WHAT IS REQUIRED :: Reproduce the entire listing word for word.

START SUPPLIED DATA

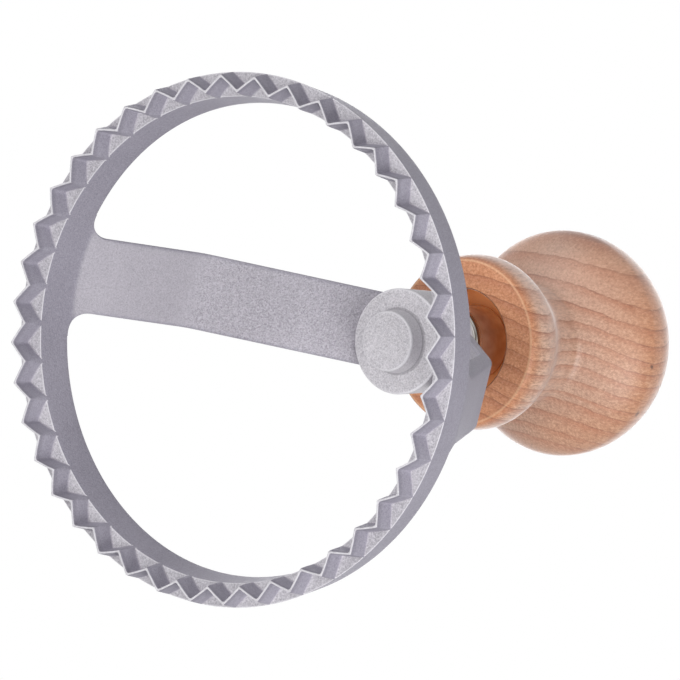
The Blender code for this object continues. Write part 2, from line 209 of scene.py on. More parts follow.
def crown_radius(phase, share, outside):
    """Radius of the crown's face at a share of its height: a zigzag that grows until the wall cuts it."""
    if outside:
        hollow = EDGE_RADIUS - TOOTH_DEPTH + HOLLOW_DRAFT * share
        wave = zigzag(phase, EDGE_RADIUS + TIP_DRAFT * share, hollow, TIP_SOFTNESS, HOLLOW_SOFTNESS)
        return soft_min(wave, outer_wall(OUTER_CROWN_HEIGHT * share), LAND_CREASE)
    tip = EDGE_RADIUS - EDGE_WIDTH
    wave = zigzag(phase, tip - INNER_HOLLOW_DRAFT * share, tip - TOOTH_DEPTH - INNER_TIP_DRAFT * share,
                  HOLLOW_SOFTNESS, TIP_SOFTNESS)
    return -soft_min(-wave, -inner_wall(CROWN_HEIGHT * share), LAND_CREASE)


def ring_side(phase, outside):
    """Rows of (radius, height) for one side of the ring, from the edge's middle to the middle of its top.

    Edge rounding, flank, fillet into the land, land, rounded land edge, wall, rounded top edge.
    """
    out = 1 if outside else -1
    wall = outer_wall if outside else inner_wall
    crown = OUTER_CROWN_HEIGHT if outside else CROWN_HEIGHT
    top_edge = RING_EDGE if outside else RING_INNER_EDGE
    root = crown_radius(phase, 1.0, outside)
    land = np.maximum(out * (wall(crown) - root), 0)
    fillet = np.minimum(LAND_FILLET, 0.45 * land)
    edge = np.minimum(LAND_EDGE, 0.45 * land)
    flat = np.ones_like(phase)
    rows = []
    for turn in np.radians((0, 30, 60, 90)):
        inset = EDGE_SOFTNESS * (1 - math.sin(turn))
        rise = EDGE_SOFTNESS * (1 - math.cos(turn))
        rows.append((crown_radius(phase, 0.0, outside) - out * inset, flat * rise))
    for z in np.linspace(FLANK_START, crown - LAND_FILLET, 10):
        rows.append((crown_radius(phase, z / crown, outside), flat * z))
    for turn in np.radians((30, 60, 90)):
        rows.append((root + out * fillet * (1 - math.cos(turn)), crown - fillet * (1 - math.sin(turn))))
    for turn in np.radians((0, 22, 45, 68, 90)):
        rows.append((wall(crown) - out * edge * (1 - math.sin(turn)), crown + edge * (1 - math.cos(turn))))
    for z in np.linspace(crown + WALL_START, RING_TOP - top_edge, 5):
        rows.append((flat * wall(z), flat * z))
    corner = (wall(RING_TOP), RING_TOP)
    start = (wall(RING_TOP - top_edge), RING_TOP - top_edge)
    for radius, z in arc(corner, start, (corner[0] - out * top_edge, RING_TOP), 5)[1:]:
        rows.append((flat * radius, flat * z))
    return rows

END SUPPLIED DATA

EXERCISE SOLUTION ::
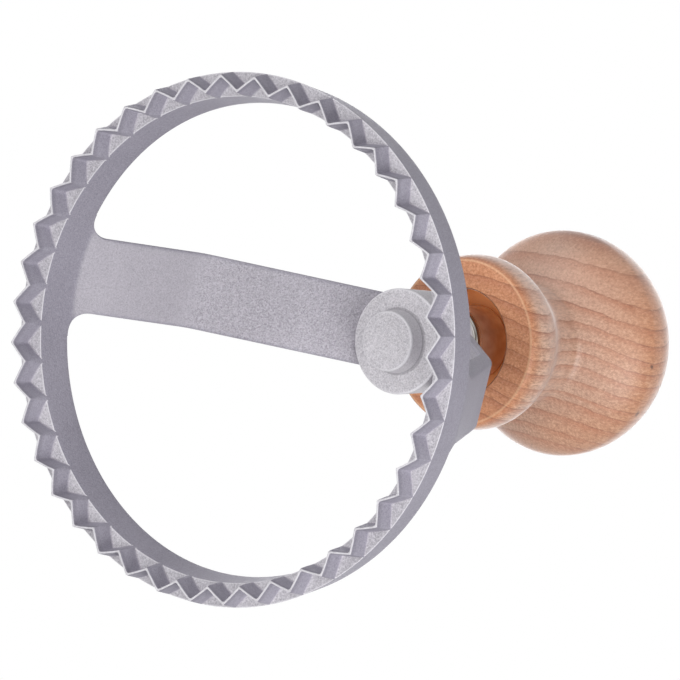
The Blender code for this object continues. Write part 2, from line 209 of scene.py on. More parts follow.
def crown_radius(phase, share, outside):
    """Radius of the crown's face at a share of its height: a zigzag that grows until the wall cuts it."""
    if outside:
        hollow = EDGE_RADIUS - TOOTH_DEPTH + HOLLOW_DRAFT * share
        wave = zigzag(phase, EDGE_RADIUS + TIP_DRAFT * share, hollow, TIP_SOFTNESS, HOLLOW_SOFTNESS)
        return soft_min(wave, outer_wall(OUTER_CROWN_HEIGHT * share), LAND_CREASE)
    tip = EDGE_RADIUS - EDGE_WIDTH
    wave = zigzag(phase, tip - INNER_HOLLOW_DRAFT * share, tip - TOOTH_DEPTH - INNER_TIP_DRAFT * share,
                  HOLLOW_SOFTNESS, TIP_SOFTNESS)
    return -soft_min(-wave, -inner_wall(CROWN_HEIGHT * share), LAND_CREASE)


def ring_side(phase, outside):
    """Rows of (radius, height) for one side of the ring, from the edge's middle to the middle of its top.

    Edge rounding, flank, fillet into the land, land, rounded land edge, wall, rounded top edge.
    """
    out = 1 if outside else -1
    wall = outer_wall if outside else inner_wall
    crown = OUTER_CROWN_HEIGHT if outside else CROWN_HEIGHT
    top_edge = RING_EDGE if outside else RING_INNER_EDGE
    root = crown_radius(phase, 1.0, outside)
    land = np.maximum(out * (wall(crown) - root), 0)
    fillet = np.minimum(LAND_FILLET, 0.45 * land)
    edge = np.minimum(LAND_EDGE, 0.45 * land)
    flat = np.ones_like(phase)
    rows = []
    for turn in np.radians((0, 30, 60, 90)):
        inset = EDGE_SOFTNESS * (1 - math.sin(turn))
        rise = EDGE_SOFTNESS * (1 - math.cos(turn))
        rows.append((crown_radius(phase, 0.0, outside) - out * inset, flat * rise))
    for z in np.linspace(FLANK_START, crown - LAND_FILLET, 10):
        rows.append((crown_radius(phase, z / crown, outside), flat * z))
    for turn in np.radians((30, 60, 90)):
        rows.append((root + out * fillet * (1 - math.cos(turn)), crown - fillet * (1 - math.sin(turn))))
    for turn in np.radians((0, 22, 45, 68, 90)):
        rows.append((wall(crown) - out * edge * (1 - math.sin(turn)), crown + edge * (1 - math.cos(turn))))
    for z in np.linspace(crown + WALL_START, RING_TOP - top_edge, 5):
        rows.append((flat * wall(z), flat * z))
    corner = (wall(RING_TOP), RING_TOP)
    start = (wall(RING_TOP - top_edge), RING_TOP - top_edge)
    for radius, z in arc(corner, start, (corner[0] - out * top_edge, RING_TOP), 5)[1:]:
        rows.append((flat * radius, flat * z))
    return rows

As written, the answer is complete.